As Deming proposes in his first of the 14 points, there is a need for the companies to declare to all stakeholders about their intention to stay in business (Tang, 2008). Apparently, Kingfisher did not do this. It just began from the top and saw phenomenal growth. Since the company has a second chance, it should learn from its mistakes and start on the right track. It should establish steadiness in its purpose. This requires the company’s top management to have an unwavering commitment to quality and productivity. The company should also commit itself to innovation of new products and services, and investment in research and education, as well as ensuring that it continuously ameliorates the design of products and services.
Another point advanced by Deming that may be helpful in ensuring that Kingfisher Airlines remains viable and competitive is the need for continuously improving each process for planning, production, and service. Deming advises that quality should be factored during the designing of products or services. He adds that there is a need for constant improvement in test methods, as well as the comprehension of the needs of the customer (Tang, 2008). Therefore, Kingfisher should ensure that its products and services are designed with quality as a consideration from the start. This is because rectifying a problem does not lead to any improvement, but instead, restores the system back to its initial status. In this case, the company is now struggling to correct its mistakes, but that does not mean that there will be an improvement in services, if all the mistakes are corrected. It only implies that the company has gone back to operate where it was before the mishap. Therefore, in order to avoid this mistake in the future, the company should ensure that the quality is factored in every step in its system.
Another quality guru whose work can be applied to help Kingfisher Airlines maintaining customer loyalty, as well as remain viable and competitive is Joseph Juran. Just like his colleague engineer Deming, Juran is an authority in quality matters. Indeed, the career lives the two gurus bear significant similarities. One of Juran’s highly acclaimed is his quality spiral. The quality spiral traces connections between quality and different activities in a product life cycle. The cycle begins with the design of the product and entails other activities such as manufacturing, inspection test, marketing, wholesaling/retailing, and use.
Juran advocates for quality improvement in every stage of the product life cycle (Phillips-Donaldson, 2004). As such, Kingfisher Airlines should also ensure that it maintains quality from the very start of the product or service life cycle to the end. In addition, Juran also stresses the importance of market research even before designing a product or service in order to ensure the viability. This will help the company very much in the future in case it decides to introduce a new service or product. Market research can also help the company in determining the level of customer satisfaction with its products and service, hence, paving the way for improvement (Wang, 2012).
Quality gurus such as Juran and Crosby have been known to promote quality leadership teams in companies. For instance, Juran advocated the use of steering committees, which he called quality councils. On the other hand, Crosby proposed the use of quality improvement teams. Steering committees are vested with the responsibility of establishing overall quality policy, as well as providing guidance on the implementation and evolution of quality in the company. Quality improvement teams are, on the other hand, used to offer leadership for quality at lower and middle levels of the firm. Apart from these two leadership teams, there also exists a problem-solving team. This type of quality team works to improve the quality through the identification and provision of solutions to particular quality-related problems that face the organization. These teams are sometimes known as quality circles (Tang, Tollison & Whiteside, 1996).
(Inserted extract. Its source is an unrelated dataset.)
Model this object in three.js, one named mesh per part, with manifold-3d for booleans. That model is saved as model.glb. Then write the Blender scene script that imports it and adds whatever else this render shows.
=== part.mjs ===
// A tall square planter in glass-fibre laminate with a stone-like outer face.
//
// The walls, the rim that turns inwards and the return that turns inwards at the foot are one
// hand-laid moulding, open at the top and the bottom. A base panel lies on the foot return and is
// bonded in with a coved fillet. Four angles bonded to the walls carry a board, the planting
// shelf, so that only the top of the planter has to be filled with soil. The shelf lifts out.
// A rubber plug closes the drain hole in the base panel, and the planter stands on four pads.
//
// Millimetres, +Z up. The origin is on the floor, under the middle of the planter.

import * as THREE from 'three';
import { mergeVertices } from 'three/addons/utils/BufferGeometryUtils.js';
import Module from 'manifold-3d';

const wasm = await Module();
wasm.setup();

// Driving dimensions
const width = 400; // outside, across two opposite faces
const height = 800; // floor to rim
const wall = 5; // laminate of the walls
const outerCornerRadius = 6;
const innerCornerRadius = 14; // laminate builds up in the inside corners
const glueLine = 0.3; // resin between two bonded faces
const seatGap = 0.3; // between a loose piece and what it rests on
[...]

Quality circles meet briefly once in a week and work identifying a group of problems and singling out one of them to specialize. They then collect data on the causes of the problems and establish the most suitable move of solving them. As evident from the work of quality circles, Kingfisher Airlines can benefit a lot from establishing quality circles if they do not exist, or making them more active if they already exist. This is because they can be very instrumental in forecasting any problem that may affect the airline in the future, hence offer viable solutions to it before causing a mishap like the one facing the company now.
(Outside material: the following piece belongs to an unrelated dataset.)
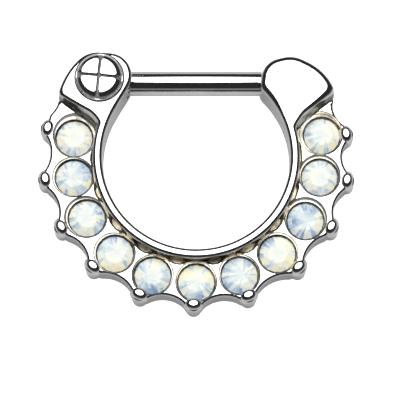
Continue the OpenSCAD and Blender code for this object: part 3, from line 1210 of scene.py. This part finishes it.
# One row a stone, from the left head round to the right head: how much bluer than the rest
# it is, and towards which bearing in degrees and how far it grows bluer still
OPALS = [
    (-0.03, 170, 0.12),
    (0.06, 110, 0.12),
    (-0.04, 0, 0.05),
    (-0.03, 100, 0.2),
    (0.05, 230, 0.2),
    (0.0, 270, 0.12),
    (0.07, 180, 0.18),
    (-0.05, 120, 0.12),
    (0.15, 200, 0.14),
    (-0.02, 90, 0.06),
    (0.02, 200, 0.14),
]
TABLE_TINT = 0.5
luck = random.Random(11)
for number, (name, at, opal_row) in enumerate(zip(STONES, STONE_AT, OPALS)):
    turn = luck.uniform(0, math.pi / 4)
    tints = [TABLE_TINT] + [luck.random() for _ in FACETS[1:]]
    gem = cut_stone("gem_" + name[-2:], at, turn, number, opal_row, tints)
    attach(gem, "ring")
    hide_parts(name)


# Studio

FLOOR_HALF = 0.4
# The one large soft light: its distance, how far it leans from straight overhead towards +Y,
# half of the angle that it fills as seen from the ring, and its power
LIGHT_AWAY = 0.3
LIGHT_TILT = 24.5
LIGHT_HALF_ANGLE = 27.5
LIGHT_POWER = 1.0
# The room's tones by height, from the floor up
DARK = (0.035, 0.035, 0.035)
FOOT = [(0.0, (0.25, 0.25, 0.25)), (0.06, (0.2, 0.2, 0.2))]
ROOM = FOOT + [(0.12, DARK), (1.0, DARK)]
WALL = (0.35, 0.35, 0.35)
BACK_WALL = FOOT + [(0.12, DARK), (0.25, DARK), (0.29, WALL), (0.45, WALL), (0.5, DARK)]
SIDE_WALLS = FOOT + [(0.34, FOOT[1][1]), (0.42, DARK)]


def lay_floor():
    h = FLOOR_HALF
    mesh = bpy.data.meshes.new("floor")
    mesh.from_pydata([(-h, -h, 0), (h, -h, 0), (h, h, 0), (-h, h, 0)], [], [[0, 1, 2, 3]])
    made = in_scene("floor", mesh)
    made.data.materials.append(plain_floor())


def aim(thing, at, target):
    """Puts a lamp or the camera at a place, looking at the target."""
    thing.location = at
    thing.rotation_mode = "QUATERNION"
    thing.rotation_quaternion = (Vector(target) - Vector(at)).to_track_quat("-Z", "Y")


def overhead_light():
    lamp = bpy.data.lights.new("overhead", "AREA")
    lamp.shape = "DISK"
    lamp.size = 2 * LIGHT_AWAY * math.tan(math.radians(LIGHT_HALF_ANGLE))
    lamp.energy = LIGHT_POWER
    tilt = math.radians(LIGHT_TILT)
    at = (0, LIGHT_AWAY * math.sin(tilt), LIGHT_AWAY * math.cos(tilt))
    aim(in_scene("overhead", lamp), at, (0, 0, 0))


def studio_air():
    """The dim room round the light, with a paler foot, paler side walls and a paler wall
    behind the camera. Looked at directly it is white."""
    world = bpy.data.worlds.new("studio")
    bpy.context.scene.world = world
    world.use_nodes = True
    tree = world.node_tree
    way = node(tree, "SeparateXYZ", Vector=node(tree, "TexCoord").outputs["Generated"]).outputs
    room, back, sides = (ramp(tree, way["Z"], tones) for tones in (ROOM, BACK_WALL, SIDE_WALLS))
    back_share = remap(tree, way["Y"], -0.3, -0.5)
    side_share = remap(tree, calc(tree, "ABSOLUTE", way["X"]), 0.6, 0.75)
    walls = blended(tree, side_share, blended(tree, back_share, room, back), sides)
    seen = node(tree, "LightPath").outputs["Is Camera Ray"]
    tree.links.new(blended(tree, seen, walls, (1, 1, 1, 1)), tree.nodes["Background"].inputs["Color"])


lay_floor()
studio_air()
overhead_light()

# Camera: straight on from 78 degrees above the floor
AIM = (0.00018, -0.00078, 0.0012)
CAMERA_HIGH = math.radians(78)
CAMERA_AWAY = 0.125
VIEW_ANGLE = math.radians(8.78)
camera = in_scene("camera", bpy.data.cameras.new("camera"))
camera.data.lens = camera.data.sensor_width / 2 / math.tan(VIEW_ANGLE / 2)
camera.data.clip_start = 0.01
camera.data.clip_end = 10
camera_back = CAMERA_AWAY * math.cos(CAMERA_HIGH)
camera_up = CAMERA_AWAY * math.sin(CAMERA_HIGH)
aim(camera, (AIM[0], AIM[1] - camera_back, AIM[2] + camera_up), AIM)
bpy.context.scene.camera = camera
bpy.context.scene.view_settings.view_transform = "Standard"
Apart from the use of quality circles, Kingfisher Airlines can also benefit a lot by using poka-yoke devices to help its employees in avoiding errors. A poka-yoke device is a system that helps in preventing a mistake from occurring or makes a mistake obvious at a glance (Hinckley & Barkan, 1995). This mechanism was devised by Shigeo Shingo, who is also credited with creation and formalization of zero quality control, an approach that depends much on poka-yoke. Kingfisher Airlines can implement poka-yoke devices of two categories: prevention and detection. The prevention devices will make it impossible to make a mistake, while the detection devices will signal the user when a mistake is being made so that he or she can quickly correct the problem.
Although it is possible to track the exact costs related to non-quality, the whole process requires a great deal of effort, and constant update to render it current. Aware of this tedious process which may underestimate the value of intangible costs, Taguchi established an alternative approach which emphasizes the potential losses caused by non-quality. He took quality loss to be the function that combines the distribution of produced products and loss as a function of deviating from the target (Albright & Roth, 1994). This function can be used to help Kingfisher avoiding losses caused by services and products that are non-quality by ensuring that focus on quality is done at the design stage, since it is much cheaper and easier at that stage. This is because if the company, for instance, delays flights, then this will lead to customers` frustration and this may adversely affect the airline. However, if flight scheduling is done with customer needs in consideration, quality will be achieved at the design stage, hence, avert possible losses.